Art of mentoring
The first meeting is especially important. We should plan for about one hour with all members to have a deep, open discussion
As we become experienced professionals in software field, it is expected that we need to mentor junior members on various aspects of software development. I had opportunity to mentor many young talents. I will discuss some of the approaches adopted so far.
Limit the number of mentees
It is best to select a maximum of 8 mentees for the mentorship program.
If you take on more than that, it becomes difficult to track everyone’s progress effectively. In my opinion, fewer mentees are better, as it allows for more focused attention. The first meeting is especially important. We should plan for about one hour with all members to have a deep, open discussion. This session will help break the ice and allow everyone to get to know each other better.
Keep in mind that most college graduates tend to be shy, and they may not open right away. It’s important to take the time to talk with them and help them feel comfortable.
Schedule weekly/bi-weekly check-ins
After the initial group meeting, schedule a 1-on-1 session with each mentee for about 30 minutes. This helps set clear expectations and define their learning goals. The learning goals should be aligned with the organization’s objectives and clearly explained to the mentee. I usually prepare a 1–2-page document outlining:
· The learning objectives
· A high-level plan to achieve them
· This ensures that both the mentor and mentee are committed to the outcome.
Once the objectives are set, plan weekly or bi-weekly check-ins to track progress and help resolve any challenges. In my opinion, bi-weekly meetings work best since most experienced staff are busy with their project commitments.
Focus on core engineering skills
Although many young graduates are familiar with internet, cloud, and AI technologies, they often lack strong fundamentals.
It’s important to focus on building these core skills first:
Logical reasoning and problem-solving techniques
Object-Oriented Analysis and Design (OOA/D)
Requirement analysis and design fundamentals
Code structuring and best practices
GitHub and release management basics
Unit testing and debugging skills
Database essentials
Documentation practices
These fundamentals help graduates become better software engineers who can support production systems and contribute effectively to both new (greenfield) and existing (legacy) projects.
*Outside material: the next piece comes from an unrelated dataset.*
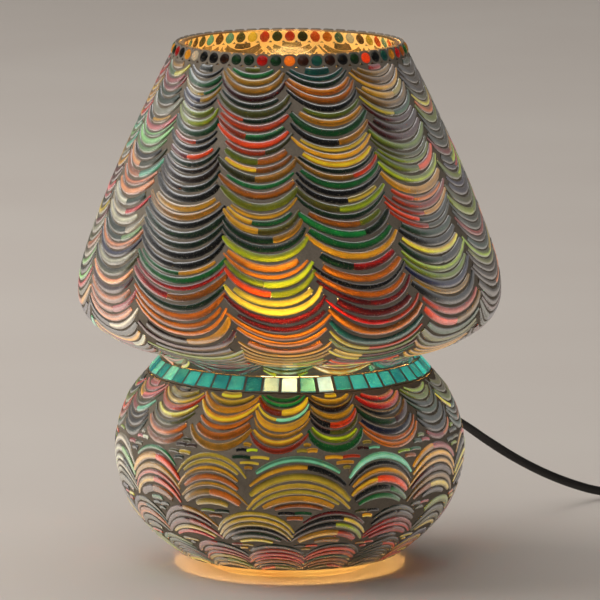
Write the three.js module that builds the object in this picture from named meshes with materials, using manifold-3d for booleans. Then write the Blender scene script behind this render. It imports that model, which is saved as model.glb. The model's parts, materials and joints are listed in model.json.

Without these core skills, they may struggle with complex engineering challenges and avoid difficult technical problems instead of solving them.
Involve them in team-based workshops
Once initial learnings found to be satisfactory, group them into small teams and involve them in team-based activities. This would involve analysis, design, estimation of complex solutions, come-up alternatives and team based mini project executions. This would ensure a real-time environment, and they will have an idea about how systems are designed and developed. I followed most of time above steps and it has resulted in resounding success. Now, most of them are successfully delivering complex projects in their career.


The focus on OOA/D as a core skill resonates strongly with me. Too many juniors skip straigt to frameworks without understanding the design princples underneath. Your point about limiting mentees to 8 makes pratical sense. I've seen mentorship programs fail precisely because mentors get spread too thin. The bi-weekly cadence you suggest seems like the right balance between maintaining momentum and respecting everyones time. One thing I'm curious about: how do you handle situations where a mentee struggles with the foundational concepts like object-oriented design but wants to jump ahead to cloud or AI work?
Thank you! Glad that my approach towards mentoring junior staff resonates with you. You have raised a very important question on junior engineers struggling in fundamentals but would like to jump on advanced skills like cloud or devops etc. We followed few steps below:
1. Spend additional time with them on fundamentals and carry out special 1 week daily assignments
2. At times, we hired specialists trainers outside from our company to devise specific programs
3.Have a discussion with them to see change in career path - like support engineer on specific platform lines like ecommerce etc
4.there were instances junior candidates inherentally lacks the analysis skills, so we positioned them few tech support career paths / associated mentorship programs.